Isolating the specific variables, messenger type, delivery approach, setting, narrative structure, proof format, against polished controls, with enough impression volume to draw a real conclusion, is what separates a performance creative programme from a creative trend. The goal isn't confirming that raw content works as a category. It's identifying precisely which kind of raw content, delivered how, to which audience, at which funnel stage, drives the specific action a given campaign needs.

Duende was never about imperfection for its own sake. It was about the charge that passes between a work and its audience, the moment the work stops managing the audience's impression of it, the instant something real breaks through the surface of the constructed thing.

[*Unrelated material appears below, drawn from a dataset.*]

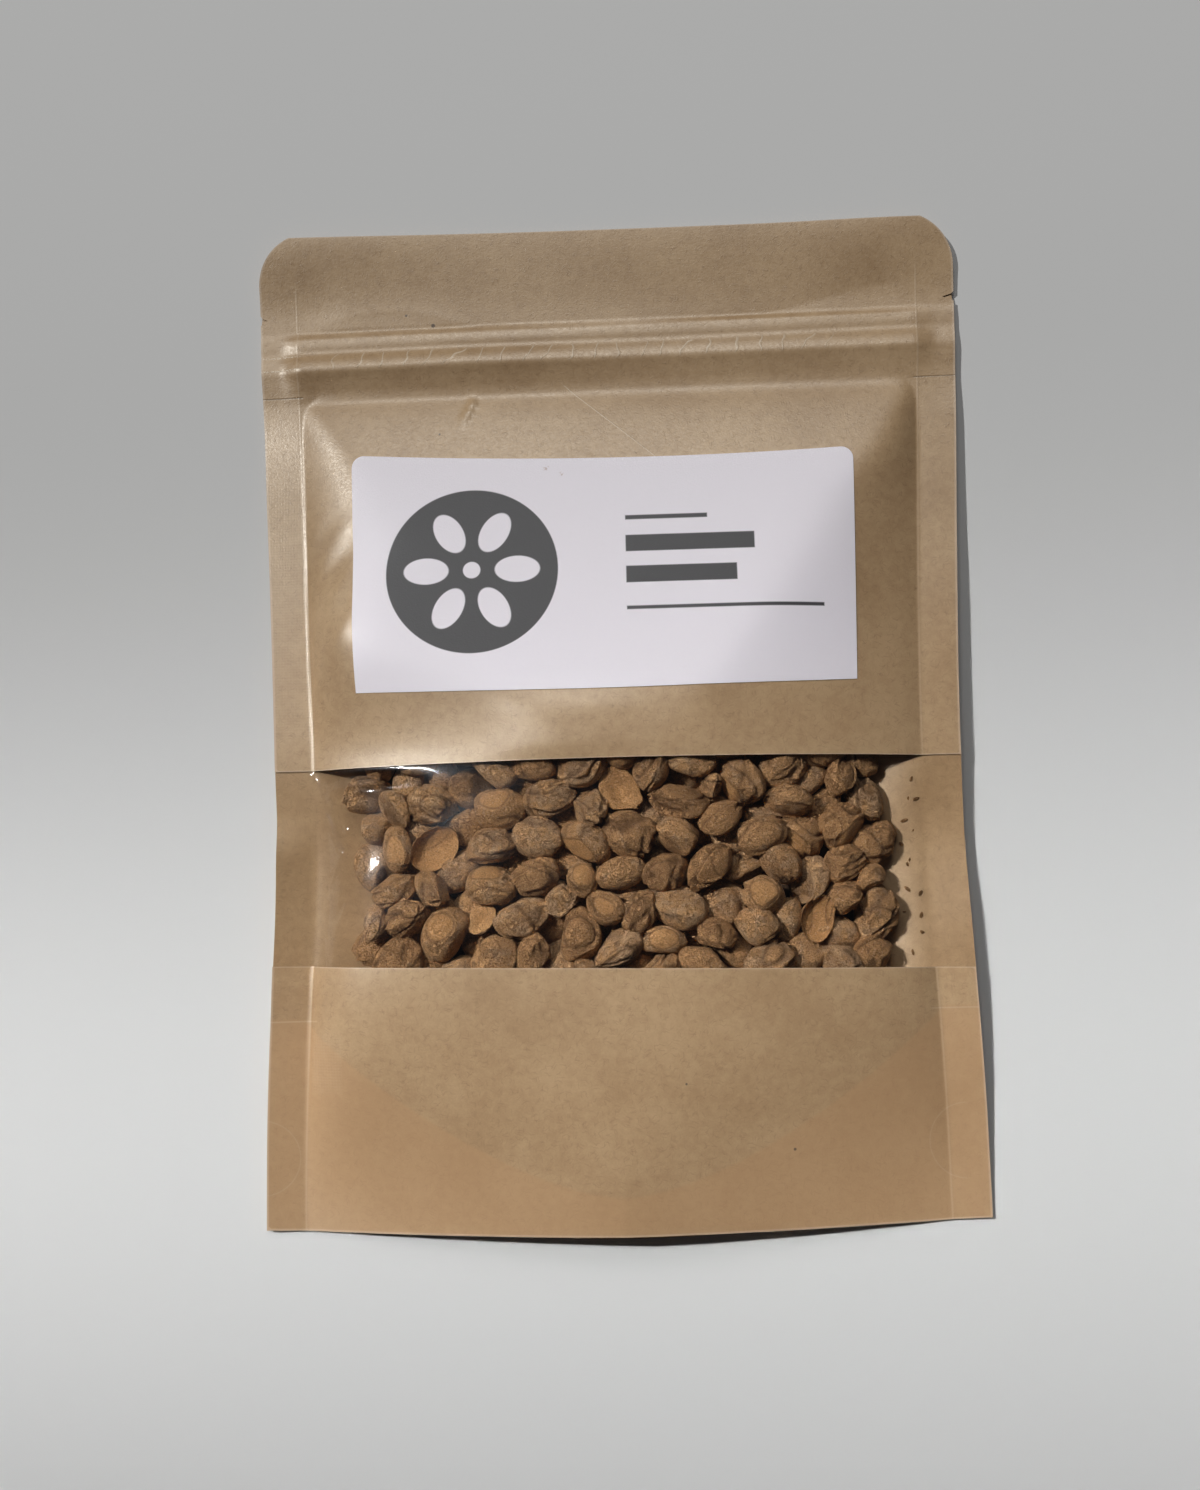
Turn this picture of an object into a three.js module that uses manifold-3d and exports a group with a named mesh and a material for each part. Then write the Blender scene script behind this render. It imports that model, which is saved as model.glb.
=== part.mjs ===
// A kraft-paper stand-up pouch with a clear window strip, filled with dried beans and
// lying on its back. Millimetres, +Z up. The pouch's top edge points to +Y, its window
// faces +Z and its back panel rests on z = 0. The origin is the middle of its footprint.
//
// Every sheet of the pouch is worked out from two height functions, frontHeight and
// backHeight. Their arguments are x, across the pouch, and drop, the distance down from
// its top edge.

import * as THREE from 'three';
import { mergeVertices } from 'three/addons/utils/BufferGeometryUtils.js';
import Module from 'manifold-3d';

const { lerp, clamp, smoothstep } = THREE.MathUtils;
const wasm = await Module();
wasm.setup();

// ---- Outline of the pouch

const topHalfWidth = 70.6;
const bottomHalfWidth = 69.8;
const sideLength = 198.3;
const bottomBow = 1.4;
const pouchLength = sideLength + bottomBow;
const cornerRadius = 11;
const cornerCentreDrop = 10;
const sealWidth = 7.5;
// The filling draws each side in: how far down, and by how much.
const waist = { left: { drop: 127, depth: 3.7 }, right: { drop: 114, depth: 3.4 } };
// The torn notches: the mouth's height, each one's depth, and its ragged inner end as
// shares of that height and depth.
const notch = { drop: 16.6, height: 1.5, left: 1.6, right: 2.6 };
const notchEnd = { top: 0.15, low: -0.2, lowDepth: 0.8, foot: -0.4 };

// ---- Heights of the front and back panels above the table

const sheetThickness = 0.9;
const chamberDrop = 34.3;
// The front lifts quickly along the chamber's upper edge, then rises in one long slope.
// The ease rounds the bend where it starts.
const lift = { height: 0.8, reach: 3, ease: 1.5 };
const slope = { rise: 0.22, length: 80, power: 4.5 };
const crestRise = lift.height + slope.rise * slope.length * (1 - 1 / slope.power);
const crestHeight = 17.1;
const crestFall = 9.5;
const crestFallPower = 2;
// The crease where the top slope meets a side slope is tight at the corner and rounder below.
const hipSharpness = [[chamberDrop, 16], [60, 7]];
// Beside each seal a share of the height comes as a tight roll, and the rest as a slow
// curve. The share changes down the pouch: the label stiffens the panel.
const roll = {
  left: { reach: 5, shares: [[45, 0], [65, 0.1], [85, 0.7], [108, 0.1], [150, 0.8]] },
  right: { reach: 10, shares: [[45, 0.25], [65, 0], [100, 0.05], [150, 0.35]] },
};
const fullness = { upper: 2, bottom: 1.2 };
const flatBackHalfWidth = 42;
const backRiseLength = 15;
// Height of the side edges, from the top corners to the bottom ones.
const edgeStations = [
  [0, 1.8],
  [chamberDrop, 2.0],
  [108, 4.8],
  [128, 3.2],
  [152, 4.2],
  [sideLength, 0.65],
];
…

Performance creative is arriving at a parallel understanding. The brands holding the strongest positions in competitive feeds won't necessarily be the ones with the largest production budgets. They'll be the ones who understand how to design a moment that feels specific, genuine, and difficult to stage, a moment that from the outside might look like an accident, and in the best cases is the product of exactly the right kind of thinking behind the camera that never shows.